Часто бывая, однажды я вышел на полянку и увидел псаломщика. Он сидел на лавке. Я присел и сказал ему, что газетчик и пишу статью. Угостил его куревом. Он сказал, что пытался сажать здесь табак. «Ничего, жизнь укорачивает, но слабоват», — сказал он. Оказалось, что за спиной у него не дрова, а кирпичи из могильных плит.
«Какие тут мраморы были», — сказал дед. Но тут подбежал мальчишка и велел: «Финогеич, батюшка просит». Тот, не простившись ушел. Я приблизился к окну и увидел сидящих за столом попадью с распухшими ногами, Дуню, рослого с надвинувшимся на лоб черным чубом парня. Батюшка говорил Финогеичу: «Многоглаголанье с неизвестными не доведет до добра». Вдруг они оба обернулись в сторону окна, словно почувствовав, что их подсматривают. Я отскочил в темноту. На крыльцо вышел парень и сказал: «Кто хочет померяться со мной силой?» Я бежал к ограде, даже наступил в лужу. Но посещать полюбившееся мне место не перестал. Беседовал с попадьей, и она сказала, что у них родственников за границей нет. Беседовал с батюшкой, но он сказал, что стыдно исследовать предрассудок, когда народ реализует великое учение. Однако я узнал, что чубатого парня зовут Никанор Втюрин, что он любимец профессора Шатаницкого. Я отправился к последнему. Вскоре догадался, что этот умный, но развязный, насмешливый декан философского факультета — резидент сил другого мира. Догадался, что жизнь вынудила и батюшку водиться с этой силой, ибо он верит в главный догмат — искупление. Ангел же Дымков прибыл «с высот». Он даст три версии создания Богом человека. От скуки, бессмысленности собственной жизни. Это вы читали. Третья версия — моя самая дорогая находка. О ней не скажу и вам: боюсь, проговоритесь, ее и украдут. Дуня тоже обладает способностью видеть прошлое, будущее. Но повесть я веду через несколько преломлений, а не от себя. Как рассказывается — из этого тоже выступает характер человека. Вот почему концепции Дымкова излагаю не я, а Втюрин. Последняя прогулка тоже передается Втюриным, а рассказала ему обо всем Дуня, когда они сидели между кладбищем и свалкой и он положил ей голову на колени...

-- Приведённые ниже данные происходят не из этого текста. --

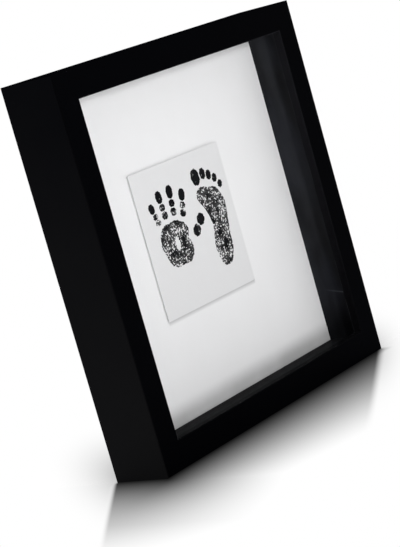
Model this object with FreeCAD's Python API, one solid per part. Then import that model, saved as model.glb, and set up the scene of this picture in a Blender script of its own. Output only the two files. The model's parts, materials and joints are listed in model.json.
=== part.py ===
"""A square black box frame, deep enough to show a card that floats in front of a white mount.

The card carries the inked prints of a baby's hand and foot. The frame stands on its flat
bottom edge, or hangs on the two rings behind it.

Millimetres. X runs to the right seen from the front, Y from the front to the back and Z up.
The origin is the middle of the bottom face, half way through the frame's depth.
"""
import FreeCAD, Part
import math
import os

V = FreeCAD.Vector
X_AXIS = V(1, 0, 0)
Y_AXIS = V(0, 1, 0)
Z_AXIS = V(0, 0, 1)

# The box
frame_width = 250.0
frame_height = 250.0
frame_depth = 42.0
face_width = 18.3
wall_thickness = 11.0
lip_thickness = 6.0
front_arris = 0.8
lip_arris = 0.6
back_bevel = 0.5

# Glass, spacers and boards, in the order that they are laid in from behind
glass_thickness = 2.0
glass_play = 0.3
spacer_thickness = 3.1
spacer_play = 0.3
spacer_joint_gap = 0.1
mount_thickness = 1.5
filler_thickness = 7.3
back_panel_thickness = 3.0
board_play = 0.4

# The floating card
card_width = 95.0
card_height = 96.0
card_thickness = 0.5
riser_thickness = 1.5
riser_inset = 1.0
card_off_centre = -4.6
card_lift = 1.6

# The inked prints, at a newborn's size
ink_thickness = 0.12
outline_sides = 48
oval_sides = 16
hand_from_card_middle = -18.0
hand_drop = 4.0
palm_width = 31.0
palm_height = 29.0
palm_hollow_length = 9.5
palm_hollow_width = 5.0
finger_width = 6.6
finger_length = 20.0
crease_gap = 0.5
foot_from_card_middle = 26.5
foot_drop = 3.5
foot_width = 27.0
sole_height = 55.0
toe_width = 8.6

# Corner V-nails, pressed in from behind
nail_leg = 6.0
nail_gauge = 0.5
nail_depth = 10.0
nail_from_corner = 3.2

# Turn buttons that hold the back panel, and their screws
button_reach = 12.5
button_root_radius = 4.2
button_tip_radius = 2.8
button_gauge = 1.0
button_curl_radius = 5.5
button_curl_turn = 42.0
button_running_gap = 0.1
button_spread = 124.0
button_screw_radius = 1.5
button_screw_length = 9.0
button_hole_clearance = 0.1

# Strap hangers, their rings and their screws
hanger_drop = 58.0
hanger_from_side = 8.0
strap_width = 5.8
strap_gauge = 0.8
strap_length = 22.0
strap_leaf_gap = 0.1
strap_screw_drop = 15.5
strap_neck = 3.2
strap_eye_turn = 30.0
ring_wire_radius = 0.8
ring_wire_clearance = 0.08
ring_width = 8.4
ring_corner_radius = 1.2
ring_leg = 4.0
ring_rest_gap = 0.3
wire_sides = 12
corner_steps = 4
bow_steps = 12
hanger_screw_radius = 1.4
hanger_screw_length = 9.0
hanger_hole_clearance = 0.1

# Pan heads and their cross recesses
head_radius = 2.8
head_flat_radius = 1.8
head_height = 1.7
head_rim = 0.8
recess_length = 3.0
recess_width = 0.7
recess_depth = 0.9
pilot_clearance = 0.05

# Rubber bumpers that keep the frame's bottom edge off the wall
bumper_radius = 4.0
bumper_height = 4.0
bumper_bevel = 0.8
bumper_from_side = 27.0

# One overrun for every cutting tool
overrun = 1.0

# Places worked out from the sizes above
front = -frame_depth / 2
back = frame_depth / 2
middle_height = frame_height / 2
rail_middle = wall_thickness / 2
glass_front = front + lip_thickness
glass_back = glass_front + glass_thickness
mount_back = back - back_panel_thickness - filler_thickness
mount_front = mount_back - mount_thickness
card_back = mount_front - riser_thickness
card_front = card_back - card_thickness
card_middle = V(card_off_centre, 0, middle_height + card_lift)
rebate_width = frame_width - 2 * wall_thickness
rebate_height = frame_height - 2 * wall_thickness
button_seat = back + button_running_gap
button_head_seat = button_seat + button_gauge + button_running_gap
strap_seat = back + 2 * strap_gauge
eye_bore = ring_wire_radius + ring_wire_clearance
eye_radius = eye_bore + strap_gauge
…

Всю весну и лето Л.М. переделывал «Мироздание по Дымкову», уговорили его отдать в «Новый мир». Он назначил встречу 8.VIII, но я хоронил Тендрякова и не смог прийти. Сначала прочитал я и сказал, что берем, а потом приехал Карпов и сказал, что он согласен со мной, что это «очень сложное повествование, вызовет поток писем, но будем печатать в №11».